A propalada explosão de litigância se deveu também às facilidades que a tecnologia introduziu nos vetustos serviços judiciários. Tantos recursos – memória para acessar os intermináveis repositórios de jurisprudência, um editor de texto que permitia deletar trechos inteiros sem borrar a folha com borracha ou corretor, comunicação pela rede mundial de computadores (algo que, se nos punha em contato com o mundo todo em segundos, imagine com o juiz ali da minha cidade) –, tudo num aparelho só, por certo chacoalhou a nossa visão de mundo. Por isso lembro com carinho da minha escrevente que não se adaptou aos novos tempos, e que felizmente para ela logo se livrava da maçada pelos braços afáveis da aposentadoria. 

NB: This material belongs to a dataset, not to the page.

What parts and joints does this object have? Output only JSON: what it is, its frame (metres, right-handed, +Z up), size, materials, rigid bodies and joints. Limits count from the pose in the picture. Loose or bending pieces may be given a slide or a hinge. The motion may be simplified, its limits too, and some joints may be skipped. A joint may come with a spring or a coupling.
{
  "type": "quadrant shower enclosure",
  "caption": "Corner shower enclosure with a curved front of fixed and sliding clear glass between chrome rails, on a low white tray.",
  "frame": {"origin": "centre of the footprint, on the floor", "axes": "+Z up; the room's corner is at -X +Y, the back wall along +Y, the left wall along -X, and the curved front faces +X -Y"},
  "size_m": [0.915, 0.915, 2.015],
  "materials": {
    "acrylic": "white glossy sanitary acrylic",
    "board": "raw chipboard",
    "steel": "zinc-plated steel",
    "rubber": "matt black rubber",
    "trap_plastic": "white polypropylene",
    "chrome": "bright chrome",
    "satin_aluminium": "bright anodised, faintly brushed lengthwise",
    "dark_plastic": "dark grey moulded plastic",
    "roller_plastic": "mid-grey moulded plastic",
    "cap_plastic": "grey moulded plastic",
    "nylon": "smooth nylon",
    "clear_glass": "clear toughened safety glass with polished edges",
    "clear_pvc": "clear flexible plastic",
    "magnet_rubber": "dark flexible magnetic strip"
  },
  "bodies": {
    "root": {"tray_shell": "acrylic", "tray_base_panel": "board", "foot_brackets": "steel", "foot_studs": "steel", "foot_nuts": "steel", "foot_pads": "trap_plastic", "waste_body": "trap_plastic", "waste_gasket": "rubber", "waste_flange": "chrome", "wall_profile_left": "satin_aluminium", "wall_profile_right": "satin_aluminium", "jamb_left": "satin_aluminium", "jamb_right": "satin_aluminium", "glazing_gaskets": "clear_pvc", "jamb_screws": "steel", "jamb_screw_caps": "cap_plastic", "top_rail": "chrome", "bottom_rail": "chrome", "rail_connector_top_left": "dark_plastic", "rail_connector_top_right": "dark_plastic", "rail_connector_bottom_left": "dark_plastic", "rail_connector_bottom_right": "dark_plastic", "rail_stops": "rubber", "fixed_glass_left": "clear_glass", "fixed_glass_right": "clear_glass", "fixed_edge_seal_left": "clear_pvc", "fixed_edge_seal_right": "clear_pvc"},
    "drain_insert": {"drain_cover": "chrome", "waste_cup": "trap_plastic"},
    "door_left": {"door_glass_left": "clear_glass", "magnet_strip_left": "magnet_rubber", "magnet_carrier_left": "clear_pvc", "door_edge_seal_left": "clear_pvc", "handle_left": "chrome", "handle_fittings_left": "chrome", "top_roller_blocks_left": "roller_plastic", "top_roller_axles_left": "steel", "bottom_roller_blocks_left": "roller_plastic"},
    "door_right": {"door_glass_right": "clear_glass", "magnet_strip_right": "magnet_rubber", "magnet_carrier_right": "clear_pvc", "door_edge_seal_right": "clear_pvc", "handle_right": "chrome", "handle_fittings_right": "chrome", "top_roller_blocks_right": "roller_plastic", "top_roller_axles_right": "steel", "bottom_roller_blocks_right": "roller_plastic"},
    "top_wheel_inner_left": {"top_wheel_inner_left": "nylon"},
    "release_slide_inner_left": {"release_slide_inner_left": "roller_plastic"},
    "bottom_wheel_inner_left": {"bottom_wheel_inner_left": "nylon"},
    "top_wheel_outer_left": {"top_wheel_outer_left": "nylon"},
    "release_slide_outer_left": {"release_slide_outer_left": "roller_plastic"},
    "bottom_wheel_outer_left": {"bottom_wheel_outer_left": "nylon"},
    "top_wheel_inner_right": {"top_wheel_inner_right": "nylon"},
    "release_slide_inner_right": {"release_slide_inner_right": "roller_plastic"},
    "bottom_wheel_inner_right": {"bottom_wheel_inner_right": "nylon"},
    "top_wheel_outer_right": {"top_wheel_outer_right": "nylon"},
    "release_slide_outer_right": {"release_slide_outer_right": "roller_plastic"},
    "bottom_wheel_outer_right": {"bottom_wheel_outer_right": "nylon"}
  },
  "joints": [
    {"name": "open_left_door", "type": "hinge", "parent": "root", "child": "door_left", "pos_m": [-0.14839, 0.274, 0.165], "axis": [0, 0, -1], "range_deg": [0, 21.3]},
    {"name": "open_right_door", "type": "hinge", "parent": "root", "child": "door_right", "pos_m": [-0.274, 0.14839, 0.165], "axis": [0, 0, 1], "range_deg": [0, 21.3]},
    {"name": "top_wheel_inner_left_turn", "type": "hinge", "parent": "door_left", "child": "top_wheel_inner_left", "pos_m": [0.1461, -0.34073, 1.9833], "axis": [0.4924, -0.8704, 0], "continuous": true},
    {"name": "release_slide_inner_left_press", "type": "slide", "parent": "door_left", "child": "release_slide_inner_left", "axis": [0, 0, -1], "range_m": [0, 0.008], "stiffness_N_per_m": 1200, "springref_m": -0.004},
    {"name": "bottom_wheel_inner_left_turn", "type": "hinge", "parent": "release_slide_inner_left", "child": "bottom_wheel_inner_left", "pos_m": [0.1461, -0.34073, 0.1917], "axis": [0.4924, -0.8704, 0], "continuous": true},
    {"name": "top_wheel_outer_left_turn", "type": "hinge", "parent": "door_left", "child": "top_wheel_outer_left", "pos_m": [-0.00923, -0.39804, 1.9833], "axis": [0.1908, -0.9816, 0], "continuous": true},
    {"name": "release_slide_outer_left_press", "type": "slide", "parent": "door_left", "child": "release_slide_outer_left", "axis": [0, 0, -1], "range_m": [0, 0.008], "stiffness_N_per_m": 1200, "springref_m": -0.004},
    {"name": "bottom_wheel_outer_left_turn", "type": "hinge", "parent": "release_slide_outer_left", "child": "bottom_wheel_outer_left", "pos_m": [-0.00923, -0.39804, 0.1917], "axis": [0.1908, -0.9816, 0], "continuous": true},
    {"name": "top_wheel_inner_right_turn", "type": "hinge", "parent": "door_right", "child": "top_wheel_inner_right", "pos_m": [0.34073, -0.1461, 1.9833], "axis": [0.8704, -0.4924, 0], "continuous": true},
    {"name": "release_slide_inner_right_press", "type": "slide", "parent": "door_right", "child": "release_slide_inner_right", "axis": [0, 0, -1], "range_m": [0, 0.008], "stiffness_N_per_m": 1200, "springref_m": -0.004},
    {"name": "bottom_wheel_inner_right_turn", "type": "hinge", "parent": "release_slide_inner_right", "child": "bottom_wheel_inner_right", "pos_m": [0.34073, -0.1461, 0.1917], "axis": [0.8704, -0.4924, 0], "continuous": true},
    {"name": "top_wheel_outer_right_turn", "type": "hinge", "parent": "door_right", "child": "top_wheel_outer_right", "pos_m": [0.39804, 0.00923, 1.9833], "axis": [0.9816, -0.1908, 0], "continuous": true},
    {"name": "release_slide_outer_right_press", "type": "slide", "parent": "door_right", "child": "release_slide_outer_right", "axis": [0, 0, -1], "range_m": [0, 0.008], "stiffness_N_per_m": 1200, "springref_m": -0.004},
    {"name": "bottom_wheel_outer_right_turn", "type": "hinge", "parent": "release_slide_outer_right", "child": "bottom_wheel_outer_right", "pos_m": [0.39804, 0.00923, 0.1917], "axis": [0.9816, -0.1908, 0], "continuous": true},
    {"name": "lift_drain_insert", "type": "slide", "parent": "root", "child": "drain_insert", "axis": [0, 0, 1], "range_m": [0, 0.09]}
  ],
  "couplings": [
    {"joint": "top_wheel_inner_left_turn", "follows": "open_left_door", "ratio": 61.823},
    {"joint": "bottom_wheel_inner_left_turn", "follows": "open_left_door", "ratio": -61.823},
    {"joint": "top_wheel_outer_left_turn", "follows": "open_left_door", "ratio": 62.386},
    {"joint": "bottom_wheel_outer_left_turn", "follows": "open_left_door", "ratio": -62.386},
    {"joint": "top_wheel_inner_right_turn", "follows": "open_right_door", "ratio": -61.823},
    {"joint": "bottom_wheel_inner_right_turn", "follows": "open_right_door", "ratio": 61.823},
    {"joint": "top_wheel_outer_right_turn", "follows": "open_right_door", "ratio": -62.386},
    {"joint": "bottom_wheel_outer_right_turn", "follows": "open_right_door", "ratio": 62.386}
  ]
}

Esse olhar sobre o que se passava à volta, e não apenas sobre o que ia nos autos, passou-se a exigir cada vez mais do juiz desde então. Ao “juiz técnico” dos anos 90, o craque em filigranas processuais civis, passava-se a exigir que adquirisse conhecimentos de gestão - de pessoas e de processos -, a fim de administrar uma massa processual que passou a se multiplicar exponencialmente. Por outro lado, a sociedade, alertada dos seus direitos e consciente da função desempenhada pelo Judiciário, passou a exigir respostas rápidas às demandas que se punham, algumas delas impensáveis na época das Olivetti cartorárias.

- Contado assim parece lamentação, sorri para a repórter -, e, no entanto, foi o que passamos todos nós que ingressamos no serviço judiciário no início dos anos 90. “Aqueles para quem as regras de aposentadoria se alteram tanto”, pensei, mas guardei comigo.

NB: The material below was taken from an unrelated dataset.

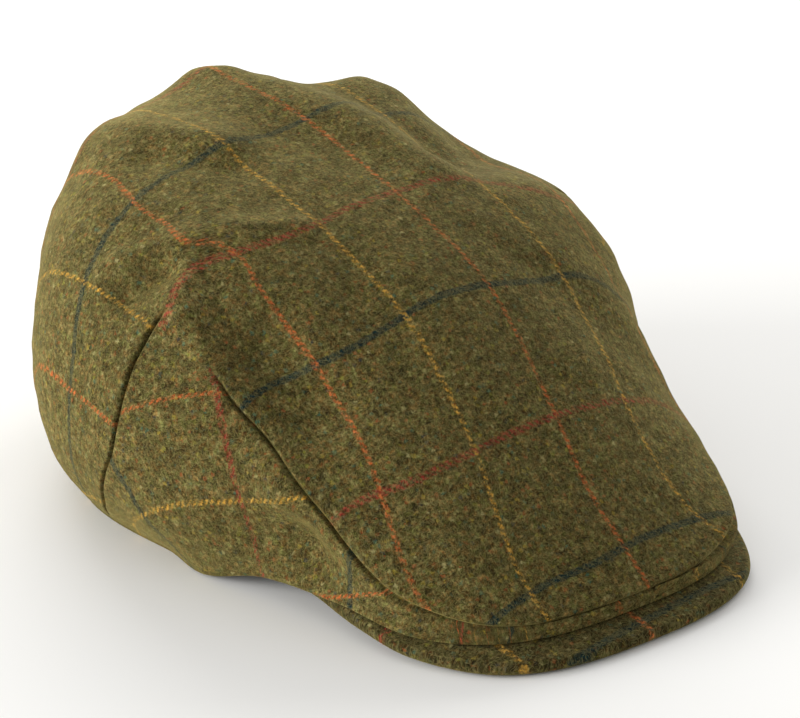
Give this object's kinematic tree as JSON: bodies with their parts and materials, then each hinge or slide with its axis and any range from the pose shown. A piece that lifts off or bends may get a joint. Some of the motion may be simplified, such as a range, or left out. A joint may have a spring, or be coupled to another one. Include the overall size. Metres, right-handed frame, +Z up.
{
  "type": "tweed flat cap",
  "caption": "Flat cap of checked tweed: a soft hollow crown, open below for the head, sewn down over a short stiff peak.",
  "frame": {"origin": "middle of the cap's footprint, on the surface that it rests on", "axes": "-Y to the front of the cap, where the peak is, +X to the wearer's left, +Z up"},
  "size_m": [0.2056, 0.2665, 0.1184],
  "materials": {
    "crown_tweed": "matt woven wool",
    "peak_tweed": "matt woven wool"
  },
  "bodies": {
    "root": {"crown": "crown_tweed", "peak": "peak_tweed"}
  },
  "joints": []
}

A vida das pessoas mudou, e muito. A relação do público com agentes e servidores públicos da mesma forma. Lembro-me, por exemplo, dos cartazes em repartições públicas reproduzindo o texto do art. 331 do Código Penal: desacatar funcionário público..., sobre que, hoje em dia, se veem debates, jurídicos e não, quanto à descriminalização da conduta.   

   Para os colegas que adentraram há pouco, a vida sem o processo judicial eletrônico parece impensável. Eficiência, presteza, esses adjetivos cuja perseguição diária é exigência inerente à função judicante, nem sempre foram percebidos da maneira como os percebemos hoje. De juízes do meu Tribunal de Justiça que em tempos recuados portaram armas por conta de disputas lindeiras envolvendo a sua Comarca a outros, que na calada da noite iam para a beira de rios coibir pesca ilegal, num prenúncio das lides ambientais que então ainda não se punham, esses “antepassados” eram também eficientes e prestos. Prontos a responder às demandas que a eles chegavam, na forma que a sociedade deles exigia à época.

É por isso que, ao acompanhar pela internet sessões de tribunais em que o julgador se faz acompanhar de um assistente que liga e desliga o microfone, penso comigo que aquele agente público viu o mundo mudar muitas vezes no espaço de tempo da sua carreira. Que o aperfeiçoamento constante não é acompanhado no mesmo ritmo por todos, e que as exigências que sobre ele recaem serão certamente supridas, como deve ter-se acostumado a fazer por todo o tempo em que vem desempenhando o serviço.

No caso da entrevista, creio que acabou bem. Não é que a repórter não sabia usar a plataforma na qual passei a realizar audiências diariamente desde a pandemia? Passei-lhe uns macetes para operar a sala. 

          Ou terá se tratado de simples delicadeza de parte dela? Será que o embranquecer da barba já começa a me atrair delicadezas? Vou começar a pensar nisso, mas em todo caso, fica aí o registro.